Before submitting you should have at least 2 files in your HW5 directory: ZZZZZ.java, and Readme. (You might also have .class files and .txt files.)
Submit
If you did this work on your own computer
You will first need to copy the files from you own computer to a lab computer. To do so, you can go into the lab as with HW2 or use ssh. Either way, you will need to create
HW5 directory within your CS113 directory on the Unix machines. Recall, that this can be done with the following commands:
cd
cd CS113
mkdir HW5
Once you have made the HW5 directory in Unix, open a terminal on you own computer and in that terminal use "cd" to navigate to the directory containing your work for this assignment. Assuming you use the same directory structure on your own computer and in the lab, this process can be accomplished with the following commands
cd
cd CS113
cd HW5
Then use the scp command to copy each of the files you want to submit from your computer to the lab.
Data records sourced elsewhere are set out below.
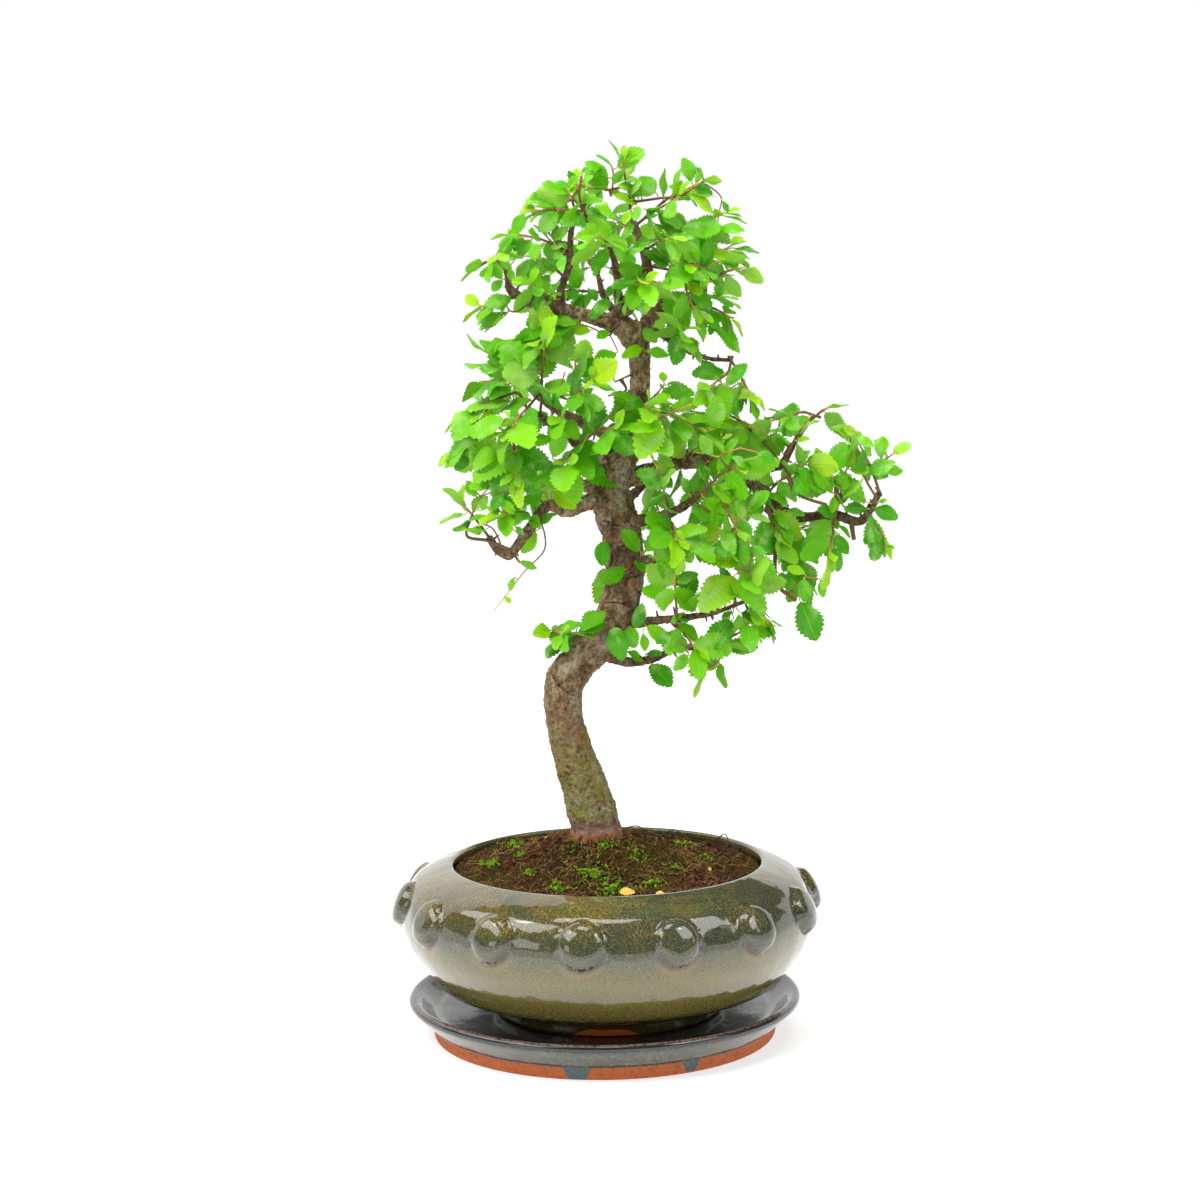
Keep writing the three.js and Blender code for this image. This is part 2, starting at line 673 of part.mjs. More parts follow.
// One shoot as a single closed body: a three-sided twig whose corner opens into a stalk
// at each leaf, and whose end opens into the last leaf
function shootBody(curve, leaves) {
  const points = [];
  const faces = [];
  const add = (p) => points.push(p.toArray()) - 1;
  const shares = [0, ...leaves.map((leaf) => leaf.share)];
  const frames = framesAlong({
    getPoint: (share) => curve.getPointAt(share),
    getTangent: (share) => curve.getTangentAt(share),
  }, shares);
  const corner = (frame, radius, angle) => {
    const p = frame.centre.clone()
      .addScaledVector(frame.across, radius * Math.cos(angle))
      .addScaledVector(frame.over, radius * Math.sin(angle));
    return { id: add(p), angle };
  };
  const attach = (leaf, base, stalk) => {
    const { points: own, faces: ownFaces } = leafShape(leaf.length);
    const place = placeOf(base, leaf.forward, leaf.normal);
    const ids = own.map((p, i) => (i < 4 ? stalk[i] : add(vector(p).applyMatrix4(place))));
    for (const face of ownFaces) faces.push(face.map((i) => ids[i]));
  };
  const third = (2 * Math.PI) / 3;
  const root = frames[0];
  let open = [0, 1, 2].map((k) => corner(root, twigRadius, k * third));
  faces.push([open[2].id, open[1].id, open[0].id]);
  leaves.forEach((leaf, index) => {
    const frame = frames[index + 1];
    const radius = twigRadiusAt(leaf.share);
    const side = new THREE.Vector3().crossVectors(leaf.normal, leaf.forward);
    const { base } = leaf;
    const point = (arm, reach) => {
      const p = base.clone().addScaledVector(arm, reach);
      return { id: add(p), angle: angleIn(frame, p, frame.centre) };
    };
    const left = point(side, stalkHalfWidth);
    const right = point(side, -stalkHalfWidth);
    const over = point(leaf.normal, stalkHalfHeight);
    const beneath = point(leaf.normal, -stalkHalfHeight);
    if (leaf.share === 1) {
      bridge(open, [left, over, right, beneath], faces);
    } else {
      const heading = angleIn(frame, base, frame.centre);
      const ahead = side.dot(frame.along) > 0 ? left : right;
      const behind = ahead === left ? right : left;
      ahead.angle = heading;
      behind.angle = heading;
      const [nextRound, lastRound] = ahead === right ? [over, beneath] : [beneath, over];
      const far = corner(frame, radius, heading + Math.PI);
      bridge(open, [behind, nextRound, far, lastRound], faces);
      open = [ahead, nextRound, far, lastRound];
    }
    attach(leaf, base, [right.id, left.id, over.id, beneath.id]);
  });
  if (leaves[leaves.length - 1].share < 1) {
    const bud = add(curve.getPointAt(1));
    open.forEach((p, k) => faces.push([p.id, open[(k + 1) % open.length].id, bud]));
  }
  return solid(closedGeometry(points, faces));
}

// Plan every twig first, then the leaves
const plans = sprays.map((spray, index) => ({
  ...spray,
  name: `spray_${String(index + 1).padStart(2, '0')}`,
  random: randomFrom(twigSeed + twigSeedStep * index),
  twigs: [],
}));

for (const plan of plans) {
  const path = plan.limb === 'trunk' ? trunkPath : limbs[plan.limb].path;
  let start = smooth(path).getPointAt(plan.at);
  for (const [x, y, z, count, leafLength] of plan.shoots) {
    const twig = clearTwig(start, new THREE.Vector3(x, y, z), plan.name);
    const curve = smooth(twig);
    plan.twigs.push({ curve, count, leafLength });
    stand(stem(twig, [twigRadius, twigTipRadius], 4, clearance), plan.name);
    start = curve.getPointAt(forkShare);
  }
}

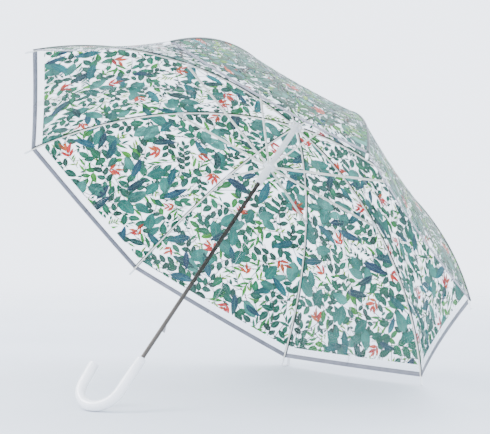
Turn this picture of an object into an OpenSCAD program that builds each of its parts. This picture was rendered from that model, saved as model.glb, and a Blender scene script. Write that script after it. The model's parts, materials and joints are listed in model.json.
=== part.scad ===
// Clear film umbrella with eight ribs, a steel shaft and a crook handle, open and laid down
// so that it stands on the bend of its crook and the tips of two neighbouring ribs.
//
// Inside this file the umbrella stands upright: Z runs up the shaft and is zero at the rib
// hinges in the crown. lay_down() tips it onto the floor, which is Z = 0 of the part's frame.

/* [Canopy] */
// Length of a rib along its curve, from the shaft's axis to the corner of the hem
rib_length = 577; // [480:1:690]
// Angle that an open rib turns through between the crown and the hem
rib_turn = 52.5; // [44:0.5:60]
// Thickness of the clear film
film_wall = 0.3; // [0.2:0.05:0.5]
// Gap between a rib and the film that lies over it
film_gap = 0.45; // [0.45:0.05:1.5]
// How far the middle of a gore sinks below its ribs, as a share of the gore's width
gore_sag = 0.02; // [0:0.005:0.05]

/* [Ribs and stretchers] */
// Diameter of the round rib
rib_d = 3.2; // [2.4:0.1:4.5]
// Distance along the rib from the axis to the clip that the stretcher is pinned to
clip_at = 254.5; // [200:0.5:320]
// Distance of the clip's pin below the middle of the rib
clip_drop = 5; // [5:0.1:8]
// Length of the clip along the rib
clip_length = 15; // [10:1:24]
// Height of the flat stretcher bar
stretcher_h = 4.2; // [3:0.1:4.2]
// Thickness of the stretcher bar and of the flat rib eye
stretcher_t = 2.2; // [1.6:0.1:2.6]
// Diameter of the pins and of the crown wire
pin_d = 1.3; // [1:0.1:1.6]
// How far a tip reaches past the hem
tip_length = 18; // [12:1:30]
// Diameter of a tip
tip_d = 5.2; // [4.8:0.1:7]

/* [Shaft and runner] */
// Outer diameter of the steel shaft
shaft_d = 8; // [7:0.5:10]
// Wall of the shaft
shaft_wall = 0.7; // [0.5:0.1:1]
// Depth of the runner's stretcher ring below the crown while the umbrella is open
ring_depth = 106; // [90:1:130]
// Length of the runner below its stretcher ring
runner_length = 45; // [36:1:60]
// Outer diameter of the runner's grip
runner_d = 16; // [14:0.5:18]
// Travel of the runner from open to closed
runner_travel = 374; // [300:1:460]
// Outer diameter of the stop sleeve between the crown and the runner
sleeve_d = 11.6; // [10.5:0.1:13]
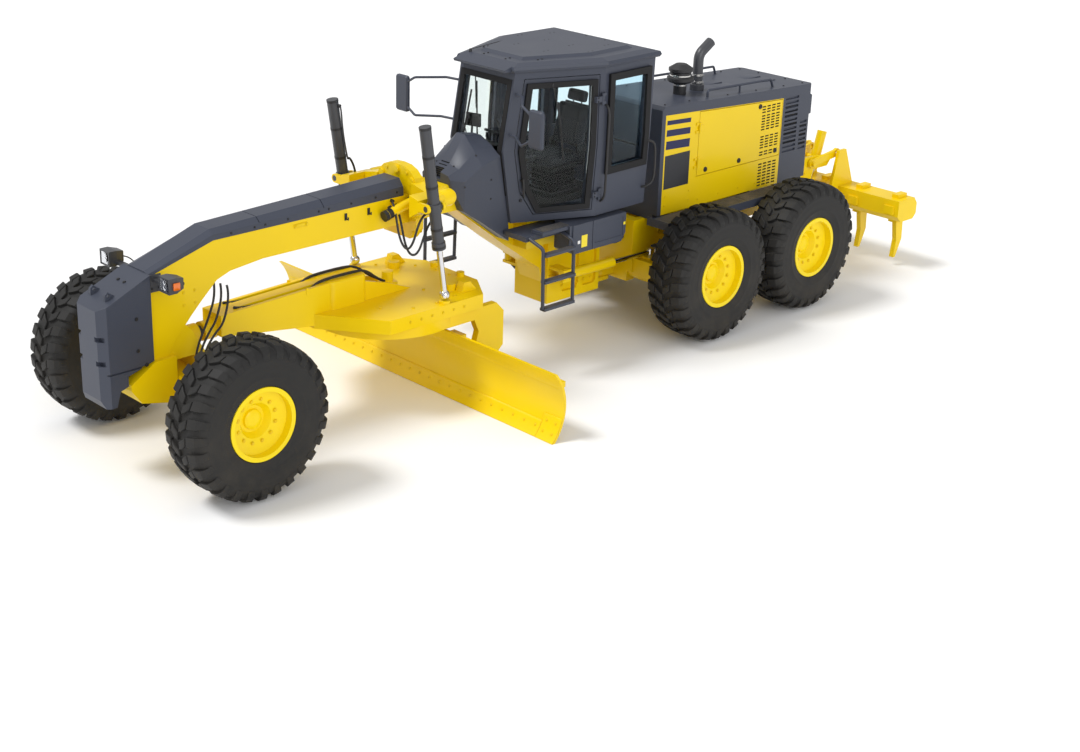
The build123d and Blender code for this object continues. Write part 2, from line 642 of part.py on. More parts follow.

For example:
scp Readme UNIX_NAME@goldengate.cs.brynmawr.edu:CS113/HW5/Readme
As always, when you read "UNIX_NAME" put in your UNIX user name. Also, with each scp command you will need to enter your UNIX password.
Actually submit
Open a terminal in UNIX (again, you can use SSH to do so from your laptop) and execute the following Unix commands (assuming you put HW5 directory into a CS113 directory in your home directory).
cd
cd CS113
/home/gtowell/bin/submit -c 113 -d HW5 -p 5
In response to the submit command you should see a series of messages ending with:
Submitting archive...
Submission complete! Submission timestamp is 2023-08-08-15-30-28-EDT.